Give back, exactly as it appears, the run of lines opening with the one containing "place('stem', 'wood', wood);" and closing with the one containing "cad_parts[node].hide_render = cad_parts[node].hide_viewport". Nothing outside that run should appear.

*Items listed in a dataset*:
--- Begin ---

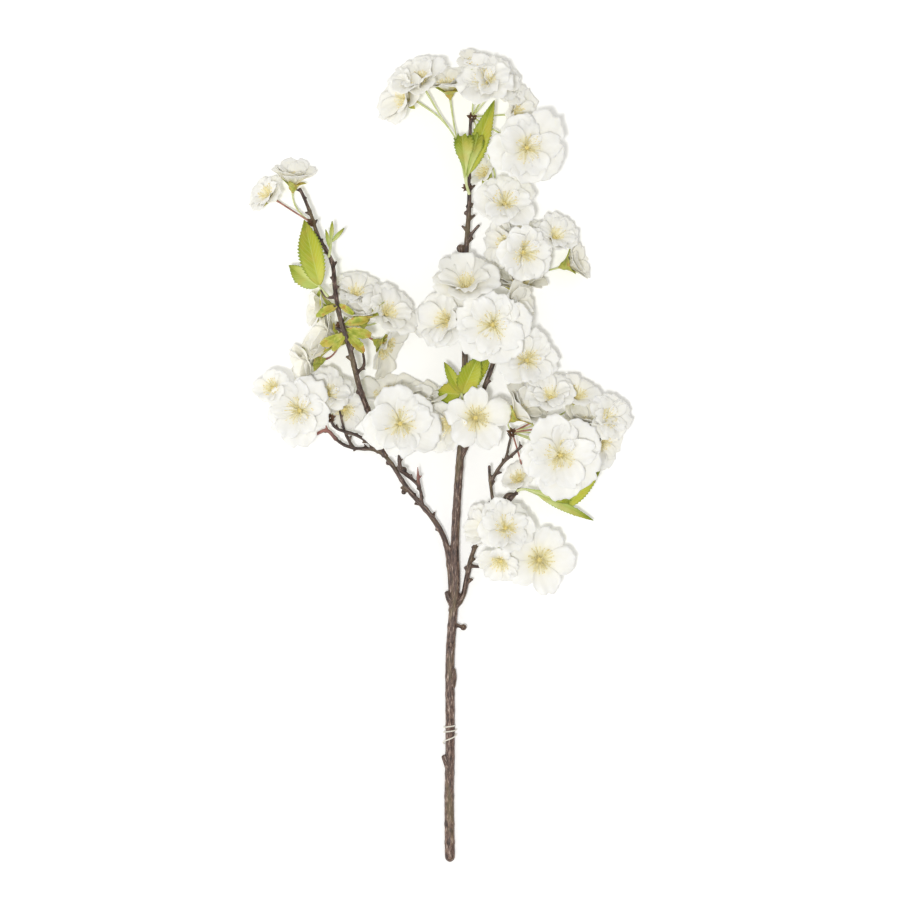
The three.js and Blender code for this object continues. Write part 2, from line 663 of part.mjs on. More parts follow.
// Each bunch: the spur that its stalks spring from, and its flowers by centre, radius, facing
// and form. The facing is the heading of the flower's axis round +Z and its lean away from +Z.
// A `joined` flower is pressed against the one before it, and the two are one solid. `turn`
// sets the heading of a flower's first petal, and a `single` flower keeps its outer ring alone.
const BUNCHES = {
  top: {
    spur: [22.5, 238.5, 20],
    blooms: [
      bloom([32, 262, 36], 21, [120, 30], 'full'),
      bloom([24, 275, 27], 13, [90, 55], 'open', JOINED),
      bloom([40, 260, 24], 22, [35, 45], 'open'),
      bloom([54, 241, 15], 18, [0, 50], 'open', JOINED),
      bloom([61, 215, 38], 27, [-40, 12], 'full'),
      bloom([31, 199, 20], 11, [150, 50], 'open'),
    ],
  },
  top_left: {
    spur: [18.6, 189, 20.5],
    blooms: [
      bloom([-25, 252, 17], 22, [168, 55], 'open'),
      bloom([-14, 264, 25], 20, [120, 48], 'open', JOINED),
      bloom([6, 261, 16], 21, [97, 64], 'open'),
    ],
  },
  upper: {
    spur: [55, 129, 18],
    blooms: [
      bloom([45.5, 177.5, 32], 21, [70, 22], 'full'),
      bloom([59, 142.5, 34], 22, [-30, 22], 'full'),
      bloom([46, 149.5, 17], 18, [190, 45], 'open'),
      bloom([54, 158, 20], 18, [70, 60], 'half', JOINED),
      bloom([81, 154.5, 24], 17, [60, 35], 'open'),
      bloom([95, 137, 12], 15, [18, 66], 'half'),
      bloom([56, 120, 13], 22, [86, 66], 'open'),
    ],
  },
  middle: {
    spur: [41, 76, 24],
    blooms: [
      bloom([36.5, 91.5, 42], 26, [250, 10], 'full', { turn: 10 }),
      bloom([52, 104.5, 35], 19, [10, 62], 'half', JOINED),
      bloom([61.5, 67.5, 28], 22, [30, 15], 'full'),
    ],
  },
  middle_left: {
    spur: [15.3, 103, 22],
    blooms: [
      bloom([18, 120.5, 34], 23, [95, 42], 'open'),
      bloom([3.5, 95.5, 25], 22, [170, 30], 'open'),
    ],
  },
  centre: {
    spur: [16, 14, 21.5],
    blooms: [
      bloom([25, 27, 36], 22, [0, 5], 'full', { turn: 18, single: true }),
      bloom([5, 22, 25], 19, [205, 42], 'open', JOINED),
      bloom([-12, 40, 20], 17, [88, 64], 'half'),
    ],
  },
  inner: {
    spur: [-37, 5, 19.5],
    blooms: [
      bloom([-27.5, 23, 38], 27, [0, 5], 'full'),
      bloom([-36, 42, 16], 24, [92, 56], 'open'),
    ],
  },
  left: {
    spur: [-77, 27, 22],
    blooms: [
      bloom([-98.5, 32, 34], 24, [200, 10], 'full', { turn: 60 }),
      bloom([-117, 48, 34], 13, [140, 30], 'open', JOINED),
      bloom([-78.5, 44.5, 24], 17, [80, 25], 'full'),
      bloom([-67, 32.5, 14], 15, [-60, 30], 'open'),
    ],
  },
  riser: {
    spur: [-69.5, 91.5, 44],
    blooms: [
      bloom([-54.5, 100, 34], 14, [95, 58], 'half'),
      bloom([-59, 115, 22], 17, [80, 40], 'open'),
      bloom([-36.5, 101, 24], 21, [45, 40], 'open'),
      bloom([-39, 77, 17], 20, [-32, 68], 'open'),
      bloom([-80, 84, 18], 21, [165, 72], 'half'),
      bloom([-84, 105, 21], 15, [178, 70], 'half', JOINED),
      bloom([-94, 65, 9], 18, [196, 70], 'half'),
    ],
  },
  crown: {
    spur: [-90.5, 164, 28],
    blooms: [
      bloom([-121, 184, 17], 15, [148, 52], 'full'),
      bloom([-103, 198, 12], 16, [85, 62], 'half'),
    ],
  },
  right: {
    spur: [50.5, 17, 26],
    blooms: [
      bloom([84, 0.5, 42], 29, [-90, 8], 'full'),
      bloom([77.5, 42.5, 32], 17, [95, 35], 'open'),
      bloom([96, 43, 27], 15, [70, 45], 'open', JOINED),
      bloom([117.5, 27, 26], 17, [15, 30], 'full'),
      bloom([103, 25, 22], 18, [80, 58], 'half'),
      bloom([114, 9.5, 8.5], 18, [-25, 52], 'open'),
      bloom([58, 33, 32], 19, [42, 60], 'half'),
      bloom([55.5, -15.5, 14], 12, [130, 40], 'open'),
    ],
  },
  low: {
    spur: [27.5, -55.5, 19.5],
    blooms: [
      bloom([46, -49.5, 30], 20, [80, 15], 'full'),
      bloom([30, -49, 22], 15, [170, 52], 'half', JOINED),
      bloom([70, -72.5, 24], 22, [0, 5], 'full', { turn: 68, single: true }),
      bloom([42, -74, 28], 14, [-110, 35], 'open'),
    ],
  },
};

const TUFTS = {
  leaves_top: {
    stalk: [[20.5, 184, 22], [18.5, 191, 25], [18.5, 197, 27]],
    blades: [
      { base: [17.8, 196, 27], tip: [11, 227, 33], width: 18, lift: 5, fold: 0.4, roll: -10 },
      { base: [19.4, 196, 27.5], tip: [32.5, 226, 31], width: 17, lift: 5, fold: 0.4, roll: 12, teeth: 3 },
      { base: [18.7, 197, 26], tip: [38, 249, 32], width: 14, lift: -8, fold: 0.3, roll: 0 },
    ],
  },
  leaves_left: {
    stalk: [[-78, 111.5, 42], [-81, 115, 38], [-84.5, 119.5, 35]],
    blades: [
      { base: [-84, 119.5, 35], tip: [-95, 165.5, 27], width: 19, lift: 5, fold: 0.35, roll: 12 },
      { base: [-85, 118.5, 34.5], tip: [-106, 134, 22], width: 14, lift: 1, fold: 0.4, roll: 20, teeth: 3 },
    ],
  },
  shoot: {
    stalk: [[-77.5, 139, 36], [-76.5, 146, 34], [-76, 152, 32]],
    blades: [
      { base: [-76.5, 145, 34], tip: [-80, 159, 27], width: 4, lift: 0, fold: 0.3, roll: 0, teeth: 1 },
      { base: [-76, 151, 32], tip: [-75.5, 165, 26], width: 4, lift: 0, fold: 0.3, roll: 0, teeth: 1 },
      { base: [-75.5, 150, 32], tip: [-67, 160, 27], width: 4, lift: 0, fold: 0.3, roll: 0, teeth: 1 },
    ],
  },
  leaves_middle: {
    stalk: [[17, 36, 23], [15.5, 41, 25], [15, 45, 26]],
    blades: [
      { base: [14.5, 44.5, 26.5], tip: [3, 66, 26], width: 8, lift: 3, fold: 0.3, roll: 0, teeth: 3 },
      { base: [15.5, 44.5, 26.5], tip: [26, 70, 32], width: 13, lift: 5, fold: 0.45, roll: -10, teeth: 3 },
      { base: [16, 44, 25.5], tip: [36, 71.5, 25], width: 12, lift: 1, fold: 0.4, roll: 10, teeth: 3 },
      { base: [14.2, 43.5, 25.5], tip: [-1, 47, 20], width: 12, lift: 2, fold: 0.4, roll: 0, teeth: 3 },
    ],
  },
  leaves_right: {
    stalk: [[54, -24, 21.5], [57.5, -23, 23], [61, -23, 24]],
    blades: [
      { base: [60, -23.7, 23.6], tip: [108, -45, 12], width: 9, lift: 6, fold: 0.3, roll: 0, teeth: 5 },
      { base: [60.5, -22.7, 24], tip: [110.5, -12, 24], width: 8, lift: 2, fold: 0.3, roll: 0 },
    ],
  },
};

// ---- Assembly -----------------------------------------------------------------------------

const FINISHES = {
  wood: { color: 0x5a4638, roughness: 0.75, metalness: 0 },
  thread: { color: 0xf4f2ea, roughness: 0.8, metalness: 0 },
  stalk: { color: 0x9cab45, roughness: 0.6, metalness: 0 },
  petal: { color: 0xf6f3e8, roughness: 0.7, metalness: 0 },
  leaf: { color: 0x93b834, roughness: 0.6, metalness: 0 },
};

const sprig = new THREE.Group();
const standing = [];

/** Adds a piece, cut clear of every piece that is already standing. */
function place(name, finish, build) {
  const whole = build(0);
  const cut = standing
    .filter((other) => boxesMeet(whole, other))
    .reduce((left, other) => left.subtract(other), whole);
  const body = largestBody(cut.simplify(SLIVER));
  standing.push(build(GAP));
  const mesh = new THREE.Mesh(geometryOf(body), new THREE.MeshStandardMaterial(FINISHES[finish]));
  mesh.name = name;
  sprig.add(mesh);
}

place('stem', 'wood', wood);
place('tie', 'thread', thread);
for (const [name, bunch] of Object.entries(BUNCHES)) {
  place(`stalks_${name}`, 'stalk', (clearance) => stalks(bunch, clearance));
}
let seed = 0;
for (const [name, bunch] of Object.entries(BUNCHES)) {
  const groups = [];
  for (const each of bunch.blooms) {
    seed += 1;
    const seededBloom = { ...each, seed };
    if (each.joined) groups.at(-1).push(seededBloom);
    else groups.push([seededBloom]);
  }
  groups.forEach((group, number) => {
    const build = (clearance) => fused(group.map((each) => flower(each, clearance)));
    place(`bloom_${name}_${number + 1}`, 'petal', build);
  });
}
for (const [name, leaves] of Object.entries(TUFTS)) {
  place(name, 'leaf', (clearance) => tuft(leaves, clearance));
}

export default sprig;
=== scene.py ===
"""A sprig of double white cherry blossom, cut from the tree and laid on its side.

Metres, +Z up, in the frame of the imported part. Sizes in the tables below are millimetres and
angles there are degrees. The sprig lies on the floor z = 0 with its butt towards -Y. Every part
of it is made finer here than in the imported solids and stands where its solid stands.
"""
import logging
import math
import random
from collections.abc import Callable
from dataclasses import dataclass, field, replace
from enum import Enum
from functools import partial

import bpy
import numpy as np
from mathutils import Matrix, Vector, kdtree


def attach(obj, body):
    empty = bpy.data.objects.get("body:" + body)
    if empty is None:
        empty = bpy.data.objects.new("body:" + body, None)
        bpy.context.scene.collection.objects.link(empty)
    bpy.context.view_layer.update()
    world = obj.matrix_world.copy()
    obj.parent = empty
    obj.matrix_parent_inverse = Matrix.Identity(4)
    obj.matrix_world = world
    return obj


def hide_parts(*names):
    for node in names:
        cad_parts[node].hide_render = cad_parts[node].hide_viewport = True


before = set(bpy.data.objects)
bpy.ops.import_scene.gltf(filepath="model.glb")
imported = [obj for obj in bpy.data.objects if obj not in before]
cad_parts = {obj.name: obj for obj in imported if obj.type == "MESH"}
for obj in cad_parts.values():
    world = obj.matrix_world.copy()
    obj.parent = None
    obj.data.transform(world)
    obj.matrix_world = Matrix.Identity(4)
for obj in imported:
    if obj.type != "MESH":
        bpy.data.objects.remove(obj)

Array = np.ndarray
Material = bpy.types.Material
Mesh = bpy.types.Mesh
Piece = bpy.types.Object
Socket = bpy.types.NodeSocket
Tree = bpy.types.NodeTree
Spot = tuple[float, float, float]

MM = 0.001
TURN = 2 * math.pi
LOOSE_PHASE = 6.28  # a random wave starts anywhere in about a turn
LOG = logging.getLogger("sprig")

CUP_LENGTH = 5.5  # green cup under a flower, down to its stalk
CUP_RADIUS = 3.1
STALK_RADIUS = 0.8
PETAL_THICKNESS = 0.28
SEPAL_THICKNESS = 0.4
LEAF_THICKNESS = 0.45
SCALE_THICKNESS = 0.35
EDGE_SHARE = 0.55  # a sheet's thickness at its edge, as a share
LIE_CLOTH, LIE_SEPAL, LIE_STAMEN, LIE_STALK = 4.0, 2.0, 1.5, 1.2  # under this, pieces flatten out
FLOOR_GAP = 0.25  # and stay this far above the floor
LOWEST = 0.02  # no corner goes lower
BETWEEN = 24  # points of a curve between two that it runs through, before they are evened out
SLANTED = (0.3, 0.2, 1.0)  # a direction along which no curve starts
CAP_RISE = 0.5  # how far a tube's end stands out, as a share of its radius
TINY = 1e-9  # keeps a division from zero

# First number of the random draws of each kind of piece.
PETAL_DRAWS, STALK_DRAWS, BRACT_DRAWS, LIMB_DRAWS, BUD_DRAWS, LEAF_DRAWS = 1000, 500, 40, 70, 300, 900


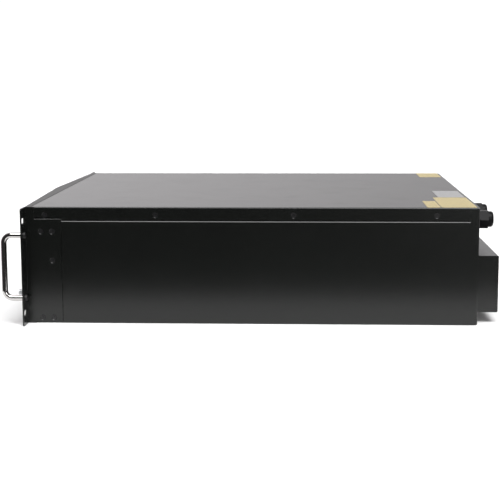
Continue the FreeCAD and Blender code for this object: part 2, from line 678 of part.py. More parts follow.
def front_subpanel():
    top = TRAY_TOP_Z - COVER_T
    low = TRAY_T + SLIP
    plate = box(0, SUBPANEL_T, -SUBPANEL_END_Y, SUBPANEL_END_Y, low, top)
    sides = both_sides(box(0, SUBPANEL_FLANGE, -SUBPANEL_END_Y, -SUBPANEL_END_Y + SUBPANEL_T,
                           low, top))
    shelf = box(0, SHEET_RETURN, -SUBPANEL_END_Y, SUBPANEL_END_Y, top - SUBPANEL_T, top)
    foot = box(0, SHEET_RETURN, -SUBPANEL_END_Y, SUBPANEL_END_Y, low, low + SUBPANEL_T)
    bosses = [rod_x(face_x(y) + FASCIA_T + PANEL_GAP, SUBPANEL_T, y, z, PAN_SHANK_R + BOSS_WALL)
              for y, z in fascia_screw_places()]
    panel = fuse([plate, shelf, foot] + sides + bosses)
    cuts = front_cutouts(CUTOUT_GAP * 2)
    cuts += [rod_x(EAR_FRONT_X - 2, SHEET_RETURN, y, z, PAN_SHANK_R + SCREW_CLEAR)
             for y, z in fascia_screw_places()]
    cuts.append(box(-1, SUBPANEL_T + 1, DISPLAY_Y - DISPLAY_W / 2, DISPLAY_Y + DISPLAY_W / 2,
                    DISPLAY_Z - DISPLAY_H / 2, DISPLAY_Z + DISPLAY_H / 2))
    cuts.append(rod_x(-1, SUBPANEL_T + 1, BUTTON_Y, BUTTON_Z, BUTTON_BEZEL_R))
    cuts += inner_side_holes()
    return merged(panel.cut(cuts))


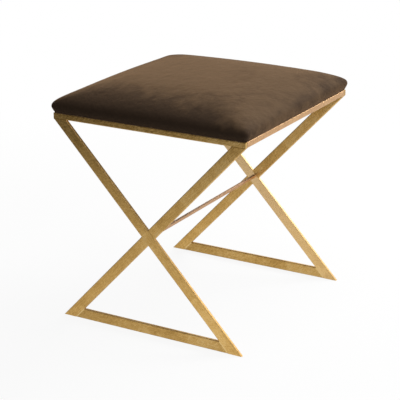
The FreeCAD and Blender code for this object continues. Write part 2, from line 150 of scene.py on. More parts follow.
def new_group(name, inputs, outputs):
    tree = bpy.data.node_groups.new(name, "ShaderNodeTree")
    for label, kind, value in inputs:
        socket = tree.interface.new_socket(label, in_out="INPUT", socket_type=kind)
        if value is not None:
            socket.default_value = value
    for label, kind in outputs:
        tree.interface.new_socket(label, in_out="OUTPUT", socket_type=kind)
    return tree, tree.nodes.new("NodeGroupInput").outputs, tree.nodes.new("NodeGroupOutput").inputs


def rubbed_arris_group():
    # how near a point of a bar lies to one of its four long arrises, and how far the leaf is rubbed there;
    # the same share paints the arris paler, a painted highlight
    tree, given, out = new_group("rubbed arris", [
        ("Bar Place", "NodeSocketVector", None), ("Half Face", "NodeSocketFloat", 0.01),
        ("Half Depth", "NodeSocketFloat", 0.003), ("Depth Centre", "NodeSocketFloat", 0.0),
        ("Rub Width", "NodeSocketFloat", 0.0016)],
        [("Rubbed And Highlit", "NodeSocketFloat"), ("Bared", "NodeSocketFloat"), ("Near", "NodeSocketFloat"),
         ("Sawn", "NodeSocketFloat")])
    place = add_node(tree, "ShaderNodeSeparateXYZ", {0: given["Bar Place"]}).outputs
    across = math_node(tree, "SUBTRACT", given["Half Face"], math_node(tree, "ABSOLUTE", place["Z"]))
    off = math_node(tree, "SUBTRACT", math_node(tree, "ABSOLUTE", place["Y"]), given["Depth Centre"])
    inward = math_node(tree, "SUBTRACT", given["Half Depth"], math_node(tree, "ABSOLUTE", off))
    edge = math_node(tree, "MAXIMUM", across, inward)
    near = math_node(tree, "SUBTRACT", 1.0, math_node(tree, "DIVIDE", edge, given["Rub Width"]), clamp=True)
    tree.links.new(near, out["Near"])
    tree.links.new(fade(tree, across, 0.0004, 0.0009, 1.0, 0.0), out["Sawn"])
    patch = noise(tree, given["Bar Place"], 160.0, 3.0, 0.6)
    rubbed_and_highlit = math_node(tree, "MULTIPLY", near, fade(tree, patch, 0.30, 0.70, 0.0, 0.75), clamp=True)
    tree.links.new(rubbed_and_highlit, out["Rubbed And Highlit"])
    speck = fade(tree, noise(tree, given["Bar Place"], 520.0, 2.0), 0.66, 0.74)
    tree.links.new(math_node(tree, "MULTIPLY", rubbed_and_highlit, speck), out["Bared"])
    return tree


def leaf_sheet_group():
    # overlapping leaf sheets along a bar, brushed strokes along and across it, and cloudy toning
    tree, given, out = new_group("leaf sheets", [
        ("Bar Place", "NodeSocketVector", None), ("Sheet Length", "NodeSocketFloat", 0.085),
        ("Start", "NodeSocketFloat", 0.0)],
        [("Tone", "NodeSocketFloat"), ("Strokes", "NodeSocketFloat"), ("Lap", "NodeSocketFloat")])
    where = given["Bar Place"]
    place = add_node(tree, "ShaderNodeSeparateXYZ", {0: where}).outputs
    # the sheets are laid end to end with ragged laps, and each has a tone of its own
    ragged = math_node(tree, "MULTIPLY_ADD", noise(tree, where, 90.0, 3.0), 0.06, -0.03)
    run = math_node(tree, "ADD", math_node(tree, "DIVIDE", place["X"], given["Sheet Length"]), ragged)
    run = math_node(tree, "ADD", run, given["Start"])
    sheet = math_node(tree, "FLOOR", run)
    along = math_node(tree, "SUBTRACT", run, sheet)
    own = add_node(tree, "ShaderNodeTexWhiteNoise", {"W": sheet}, noise_dimensions="1D").outputs["Value"]
    tree.links.new(fade(tree, along, 0.0, 0.012, 1.0, 0.0), out["Lap"])
    # cloudy toning, darker at the upper arris than at the lower one
    cloud = noise(tree, where, 26.0, 3.0, 0.55)
    mottle = noise(tree, where, 150.0, 3.0, 0.6)
    tone = math_node(tree, "MULTIPLY", math_node(tree, "ADD", cloud, mottle), 0.55)
    tone = math_node(tree, "ADD", tone, math_node(tree, "MULTIPLY_ADD", own, 0.20, -0.28))
    tone = math_node(tree, "MULTIPLY_ADD", place["Z"], -5.0, tone)
    # brush strokes, drawn along the bar and slanted across it
    drawn = noise(tree, stretched(tree, where, (60.0, 1400.0, 1400.0)), 1.0, 2.0)
    slanted = add_node(tree, "ShaderNodeMapping", {"Vector": where, "Rotation": (0.0, 0.9, 0.0)}).outputs[0]
    crossed = noise(tree, stretched(tree, slanted, (70.0, 900.0, 1300.0)), 1.0, 2.0)
    strokes = fade(tree, math_node(tree, "ADD", drawn, crossed), 0.68, 1.32)
    tree.links.new(strokes, out["Strokes"])
    tree.links.new(math_node(tree, "ADD", tone, math_node(tree, "MULTIPLY", strokes, 0.50)), out["Tone"])
    return tree


rubbed_and_highlit_arris = rubbed_arris_group()
leaf_sheets = leaf_sheet_group()
LEAF_TONES = [(0.30, (0.420, 0.235, 0.060)), (0.52, (0.620, 0.370, 0.105)), (0.72, (0.760, 0.480, 0.160)),
              (0.95, (0.880, 0.620, 0.270))]
# the arris tone is a painted highlight
ARRIS_HIGHLIGHT_GOLD = (0.97, 0.66, 0.36, 1.0)
# the next five tones, one per set of bars, stand in for how each set catches and reflects the light:
# painted light and painted reflection
PAINTED_GLEAM_GOLD = (0.99, 0.70, 0.36, 1.0)
PAINTED_WARM_LIGHT_GOLD = (0.95, 0.60, 0.20, 1.0)
PAINTED_ROSE_REFLECTION = (0.74, 0.42, 0.25, 1.0)
PAINTED_COPPER_REFLECTION = (0.56, 0.34, 0.21, 1.0)
PAINTED_DULL_SHADE_GOLD = (0.36, 0.22, 0.07, 1.0)
RED_PRIMER = (0.30, 0.10, 0.04, 1.0)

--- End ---

*WRITTEN ANSWER*:
place('stem', 'wood', wood);
place('tie', 'thread', thread);
for (const [name, bunch] of Object.entries(BUNCHES)) {
  place(`stalks_${name}`, 'stalk', (clearance) => stalks(bunch, clearance));
}
let seed = 0;
for (const [name, bunch] of Object.entries(BUNCHES)) {
  const groups = [];
  for (const each of bunch.blooms) {
    seed += 1;
    const seededBloom = { ...each, seed };
    if (each.joined) groups.at(-1).push(seededBloom);
    else groups.push([seededBloom]);
  }
  groups.forEach((group, number) => {
    const build = (clearance) => fused(group.map((each) => flower(each, clearance)));
    place(`bloom_${name}_${number + 1}`, 'petal', build);
  });
}
for (const [name, leaves] of Object.entries(TUFTS)) {
  place(name, 'leaf', (clearance) => tuft(leaves, clearance));
}

export default sprig;
=== scene.py ===
"""A sprig of double white cherry blossom, cut from the tree and laid on its side.

Metres, +Z up, in the frame of the imported part. Sizes in the tables below are millimetres and
angles there are degrees. The sprig lies on the floor z = 0 with its butt towards -Y. Every part
of it is made finer here than in the imported solids and stands where its solid stands.
"""
import logging
import math
import random
from collections.abc import Callable
from dataclasses import dataclass, field, replace
from enum import Enum
from functools import partial

import bpy
import numpy as np
from mathutils import Matrix, Vector, kdtree


def attach(obj, body):
    empty = bpy.data.objects.get("body:" + body)
    if empty is None:
        empty = bpy.data.objects.new("body:" + body, None)
        bpy.context.scene.collection.objects.link(empty)
    bpy.context.view_layer.update()
    world = obj.matrix_world.copy()
    obj.parent = empty
    obj.matrix_parent_inverse = Matrix.Identity(4)
    obj.matrix_world = world
    return obj


def hide_parts(*names):
    for node in names:
        cad_parts[node].hide_render = cad_parts[node].hide_viewport = True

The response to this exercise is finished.